* [MATERIAL SUPPLIED]
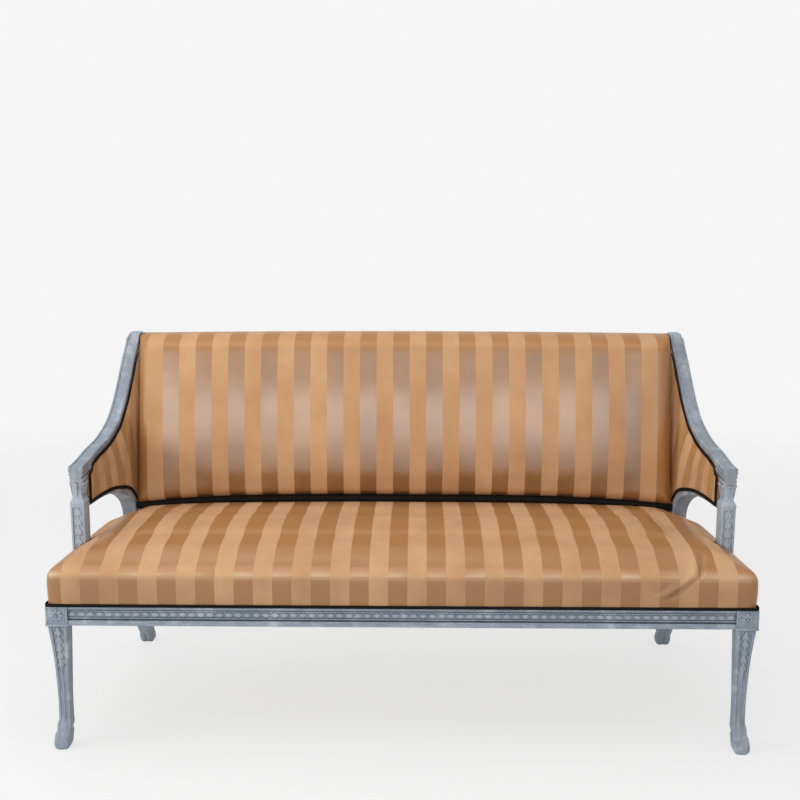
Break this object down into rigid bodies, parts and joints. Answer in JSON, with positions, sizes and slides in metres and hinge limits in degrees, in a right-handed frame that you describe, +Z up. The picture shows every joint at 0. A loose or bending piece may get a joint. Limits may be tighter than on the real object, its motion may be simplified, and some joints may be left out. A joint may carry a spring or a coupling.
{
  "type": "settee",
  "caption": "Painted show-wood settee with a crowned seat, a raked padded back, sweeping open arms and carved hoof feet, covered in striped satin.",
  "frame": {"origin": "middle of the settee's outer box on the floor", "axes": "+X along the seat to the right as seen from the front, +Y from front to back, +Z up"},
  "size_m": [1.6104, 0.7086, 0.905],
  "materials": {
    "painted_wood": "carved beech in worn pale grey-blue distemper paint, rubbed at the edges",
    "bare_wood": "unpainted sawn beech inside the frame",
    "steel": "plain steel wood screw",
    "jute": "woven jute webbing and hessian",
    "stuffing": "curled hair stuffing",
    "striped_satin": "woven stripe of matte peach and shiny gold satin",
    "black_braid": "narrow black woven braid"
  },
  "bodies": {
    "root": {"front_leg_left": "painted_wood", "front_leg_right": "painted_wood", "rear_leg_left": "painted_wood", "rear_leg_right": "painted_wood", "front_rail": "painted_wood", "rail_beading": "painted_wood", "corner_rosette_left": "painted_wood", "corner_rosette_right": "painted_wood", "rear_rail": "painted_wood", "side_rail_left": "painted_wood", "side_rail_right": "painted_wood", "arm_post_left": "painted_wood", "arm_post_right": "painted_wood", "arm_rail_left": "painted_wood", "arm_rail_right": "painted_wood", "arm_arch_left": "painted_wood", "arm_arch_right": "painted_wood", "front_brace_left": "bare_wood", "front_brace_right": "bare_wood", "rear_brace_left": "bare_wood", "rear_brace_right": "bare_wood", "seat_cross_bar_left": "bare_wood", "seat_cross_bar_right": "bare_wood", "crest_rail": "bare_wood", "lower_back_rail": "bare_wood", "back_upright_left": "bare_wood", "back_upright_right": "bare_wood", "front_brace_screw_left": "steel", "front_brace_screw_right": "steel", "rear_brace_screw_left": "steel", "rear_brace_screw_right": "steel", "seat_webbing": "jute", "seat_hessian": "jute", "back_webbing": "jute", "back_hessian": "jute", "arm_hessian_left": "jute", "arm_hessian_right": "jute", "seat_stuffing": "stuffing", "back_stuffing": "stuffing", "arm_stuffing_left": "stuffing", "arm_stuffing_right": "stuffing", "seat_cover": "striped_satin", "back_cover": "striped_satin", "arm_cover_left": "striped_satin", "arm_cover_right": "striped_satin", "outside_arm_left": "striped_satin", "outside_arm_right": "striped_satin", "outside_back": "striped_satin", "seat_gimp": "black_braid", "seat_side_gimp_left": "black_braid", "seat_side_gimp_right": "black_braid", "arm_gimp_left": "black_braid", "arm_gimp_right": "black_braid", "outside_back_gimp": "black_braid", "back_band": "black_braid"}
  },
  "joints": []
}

* * *

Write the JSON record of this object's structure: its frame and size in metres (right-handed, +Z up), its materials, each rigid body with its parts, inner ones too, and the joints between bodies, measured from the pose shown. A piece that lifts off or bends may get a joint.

* [REQUIREMENTS]
Copy every line of the material in which the word "materials" occurs.

* [EXERCISE SOLUTION]
  "materials": {
Write the JSON record of this object's structure: its frame and size in metres (right-handed, +Z up), its materials, each rigid body with its parts, inner ones too, and the joints between bodies, measured from the pose shown. A piece that lifts off or bends may get a joint.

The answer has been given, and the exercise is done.